RCC Tocantins
11/11/2010 - 00h00m

Relacionamento consigo mesmo - Parte 2

 
A superação das feridas afetivas e das carências requer também o exercício constante do perdão, pois “recusando-nos a perdoar nossos irmãos e irmãs, nosso coração se fecha, sua dureza se torna impermeável ao amor misericordioso do Pai” (CIC 2840/2841). Note-se que não só o perdão ao irmão se faz necessário, mas por vezes também o perdão a Deus e a nós mesmos.

Precisamos, por vezes, perdoar a Deus para que, com o coração curado, possamos com Ele voltar a ter um bom relacionamento após sofrimentos atribuídos a Ele, ainda que erroneamente. Note-se que, como afirma Pe. Alírio Pedrini, “é preciso compreender e saber que Deus não precisa do seu perdão, mas você precisa perdoá-lo para que seu coração fique curado. Deus não precisa de sue perdão porque efetivamente não errou, Ele não é culpado do seu problema” (PEDRINI, Alírio. Oração de Amorização – A Cura do Coração, 2001,pg.86).

Perdoar a si mesmo também é fundamental para santificarmos nossa relação conosco mesmos e incrementarmos a autoestima. É necessário conceder o perdão por todos os erros do passado que estejam presentes em formas de lembranças dolorosas e culpas, afinal, se Deus que é perfeito nos perdoa, quem somos nós para nos condenarmos? Pelo perdão somos capacitados a levantar após as quedas e recomeçar o caminho, reforçados na santidade e autoconhecimento. Não pode haver limites para o perdão e, como afirma Romano Guardini, filósofo católico, “quem quiser progredir, sempre terá que começar de novo... Paciência consigo mesmo é o alicerce de todo progresso”.

Nos relacionamentos, o amor que temos geralmente cresce em proporção ao grau de conhecimento mútuo e intimidade que desenvolvemos. Conosco não pode ser diferente. Devemos ser íntimos conhecedores de nós mesmos para desenvolvermos autoestima. Tal intimidade crescerá na medida em que buscarmos o conhecimento e aceitação de nossa própria pessoa em todos os planos nela contidos, ou seja, o físico, o emocional, o intelectual e o espiritual. Isso porque somos uma totalidade que engloba todos esses planos. Não é suficiente o desenvolvimento de apenas um aspecto de nosso ser. Investir apenas, por exemplo, no aspecto espiritual e descuidar do físico não conduz à plenitude de vida, pois, conforme nos ensina a igreja: “é a pessoa humana que deve ser salva. É, portanto, o homem considerado em sua unidade e totalidade, corpo e alma, coração e consciência, inteligência e vontade...” (GS 3).
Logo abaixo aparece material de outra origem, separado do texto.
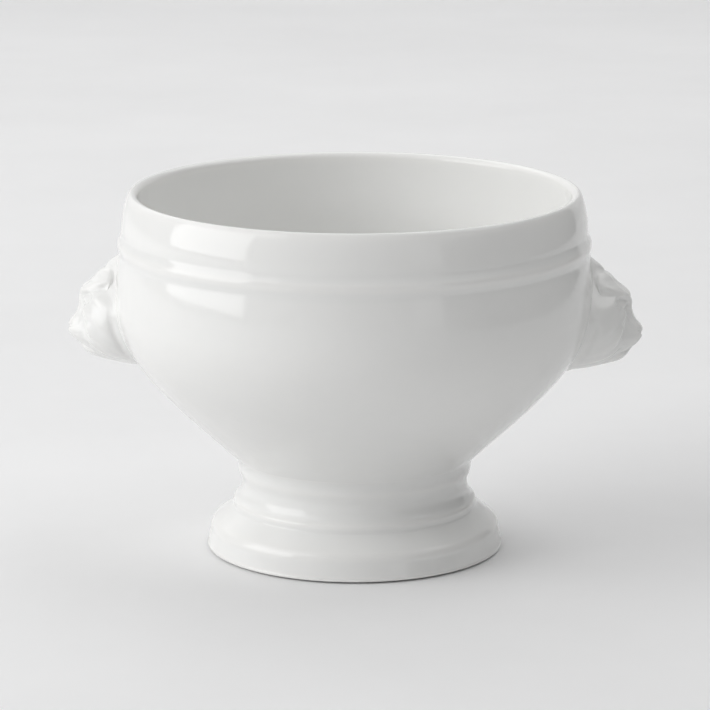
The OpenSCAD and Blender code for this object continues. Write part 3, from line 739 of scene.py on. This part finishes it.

No plano físico, o equilíbrio passa pela graça de aceitarmos nosso corpo como ele é e para ele olharmos através do prisma de seu valor real, a ele conferido por seu Criador e Senhor. Somos um sacrário onde Deus habita! A beleza disso não pode ser medida por comprimentos de nariz, quantidade de espinhas, altura, peso etc.

“Não sabeis que sois o templo onde habita Deus?”, nos adverte Paulo (I Cor 6,19). Nosso corpo é merecedor de todo respeito, pois ressuscitaremos e, conforme nos conta o Catecismo da Igreja Católica, “quando ressuscitarmos no último dia, nós também seremos manifestados com ele cheios de glória. Enquanto aguardam esse dia, o corpo e a alma do crente participam desde já da dignidade de Cristo” (CEC 1004).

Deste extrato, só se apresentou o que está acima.